Alumni Profiles

"Open Water" Opens Doors

On a clear, sunny afternoon in the Bahamas, a young couple surfaces from their scuba dive, pulling off masks and gasping in fresh air. The woman turns and says, "Daniel, where's the boat?" With those four words, the sudden debut of Susan Blanchard Ryan '89 into Hollywood stardom begins.

The "boiling frog syndrome": "Open Water" stars Blanchard Ryan '89, right, and Daniel Travis met the press for the film's publicity tour. Below, a close encounter with sharks.

"Open Water," an independent film made on a shoestring budget, is proving to be a sleeper hit. The film, based loosely on real events, portrays a high-powered couple, Susan and Daniel (Ryan and co-star Daniel Travis), who take an island holiday. They sign up for a day-trippers' scuba dive but end up left behind, alone in the vast ocean.
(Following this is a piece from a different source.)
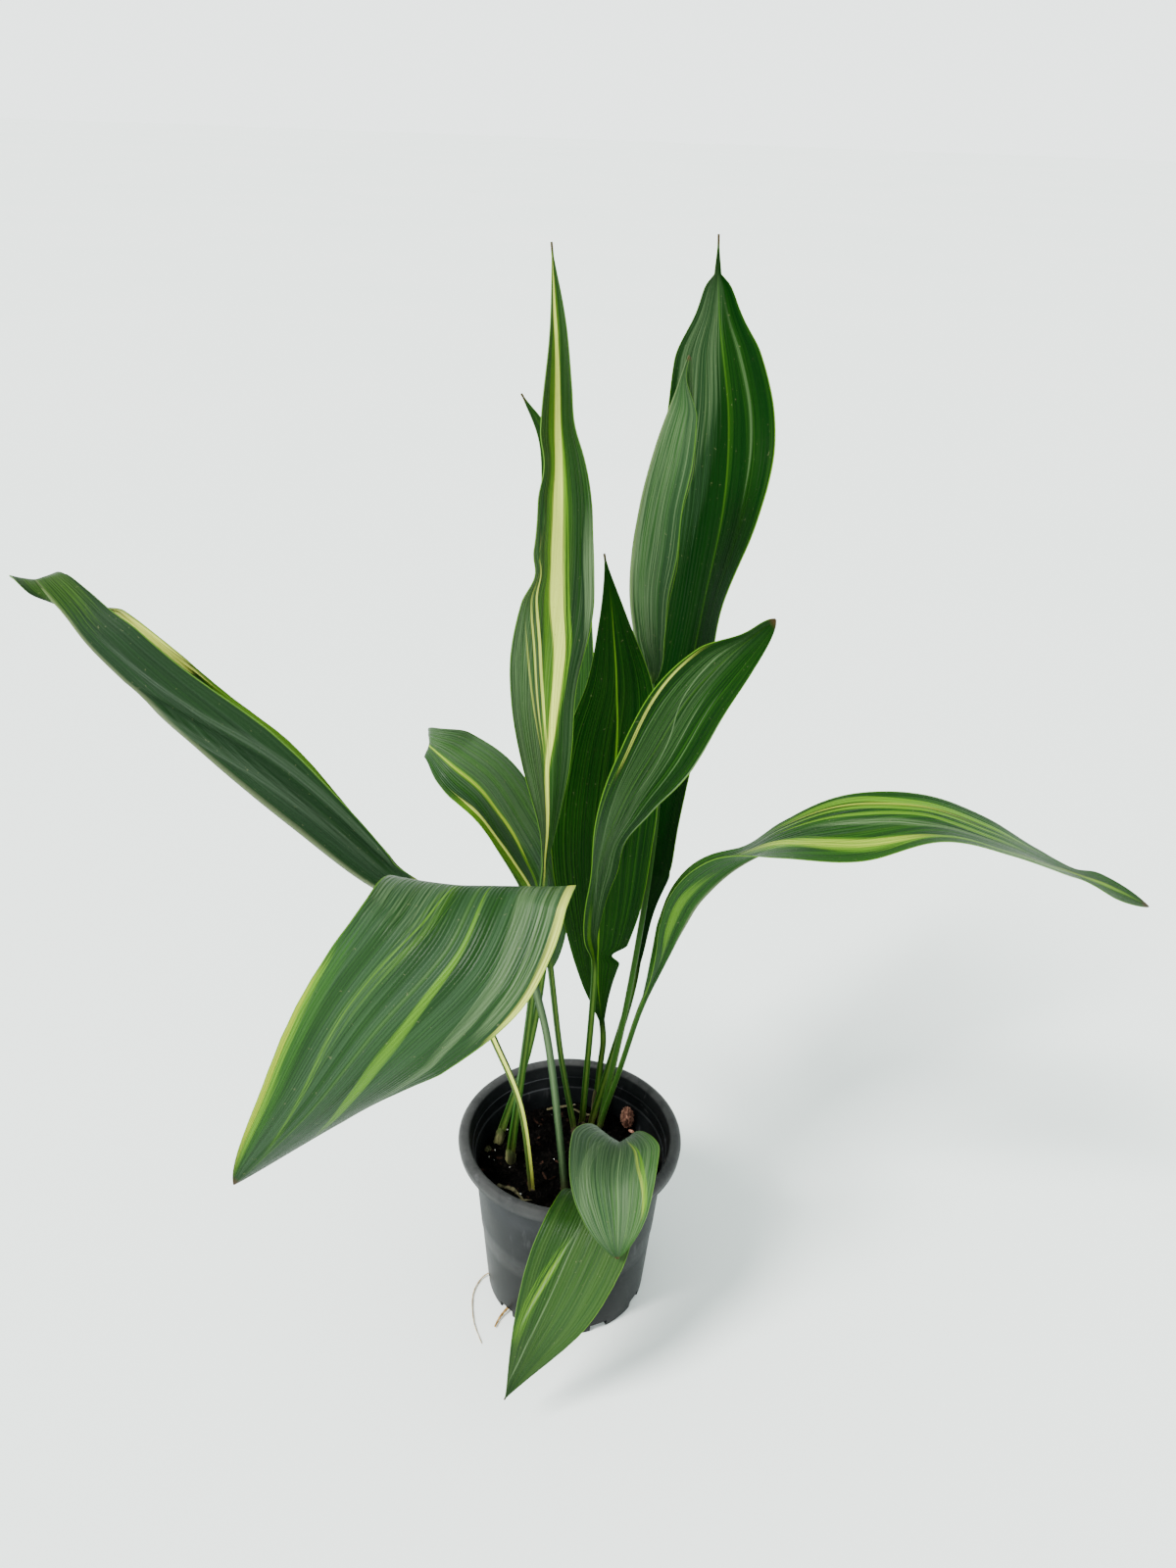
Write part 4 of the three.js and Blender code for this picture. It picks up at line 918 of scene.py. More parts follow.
def makeLeafMaterial(name, look, seed):
    plan = leafFinish
    material, tree, spot = newMaterial(name + "_finish")
    uv = addNode(tree, "ShaderNodeUVMap", uv_map="leafMap").outputs[0]
    across, v = partsOf(tree, uv)[:2]
    across = timesPlus(tree, across, 2.0, -1.0)
    fromMiddle = calc(tree, "ABSOLUTE", across)
    height = partsOf(tree, spot)[2]
    under = addNode(tree, "ShaderNodeAttribute", attribute_name="underside").outputs["Fac"]
    veins = useGroup(tree, veinGroup, {
        "Across": across, "Along": v, "Seed": seed * plan["seedStep"], "Ribs": look["ribs"]})
    patches = ease(tree, grain(tree, spot, plan["patchScale"], 3.0), *plan["patchBand"])
    colour = layered(
        tree, greens, greens[look["dark"]],
        (times(tree, veins["Broad"], plan["broadShare"]), look["light"]),
        (times(tree, patches, look["mottle"]), "fresh"),
        (times(tree, veins["Fine"], look["streaks"]), look["streakColour"]),
        (times(tree, veins["Groove"], plan["grooveShare"]), "deep"))
    for count, (tone, strength, feather, *points) in enumerate(look["stripes"]):
        mask = useGroup(tree, stripeGroup, {
            "Across": across, "Along": v, "Start": points[0][0], "End": points[-1][0],
            "Centre": floatCurve(tree, v, [(p[0], p[1]) for p in points], -1.0, 1.0),
            "Half Width": floatCurve(tree, v, [(p[0], p[2]) for p in points], 0.0, 1.0),
            "Feather": feather, "Seed": seed + plan["stripeSeedStep"] * count})["Mask"]
        colour = layered(tree, greens, colour, (times(tree, mask, strength), tone))
    colour = layered(
        tree, greens, colour,
        (ease(tree, fromMiddle, *plan["marginBand"], 0.0, look["margin"]), "lime"),
        (ease(tree, fromMiddle, *plan["ribBand"], look["rib"], 0.0), "lime"))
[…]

Ryan lives in New York City, makes commercials and normally lives a quiet life, but to make the movie, she spent more than 120 hours in the ocean. "I was really, really afraid," she says. "We were 18 miles offshore, with no land in sight, no help that we knew of."

For the shark scenes, which took two days to shoot, the team threw chunks of raw tuna overboard. "When the sharks came, we jumped in with them—there was no cage," she says. "Then there were the 30 other days in the open water, when sharks could have come at any time." In fact, a barracuda did bite Ryan, who—already a movie pro—asked if they got the incident on film. While the scenes were dangerous to shoot, Ryan also points out that their boat's captain had spent years studying that particular population of sharks; that they wore chain mail under their wetsuits to protect their arms and legs; and that the two producer-directors were experienced divers. The producers did "everything they could to ensure our safety," she says. Ryan thinks her fear "worked for the character," who is overcome with hysteria early in the movie but later gains strength and resolve. In real life, Ryan says she is a big chicken who doesn't like to fly or ski, and will only ride in a car if it's driven by a trusted friend.

Ryan's mother, Brenda Gibbons, a retired French teacher, was upset by the film's nude scene, but her father, Philadelphia Flyers president Ron Ryan, was more concerned with the danger.

Ryan's post-movie life now includes homes in New York and Los Angeles ("I'm borrowing from Peter to pay Paul," she says); scripts and movie offers; and personal assistants and lawyers. She laughingly refers to what she calls "the boiling frog syndrome," where the heat slowly increases and you keep adjusting. "I feel the same," she says. "It's just that everyone reacts very differently to me, especially here in L.A." In the future what she'd like best is a steady T.V. gig, preferably in New York. Making movies, she says, "just kidnaps you out of your life."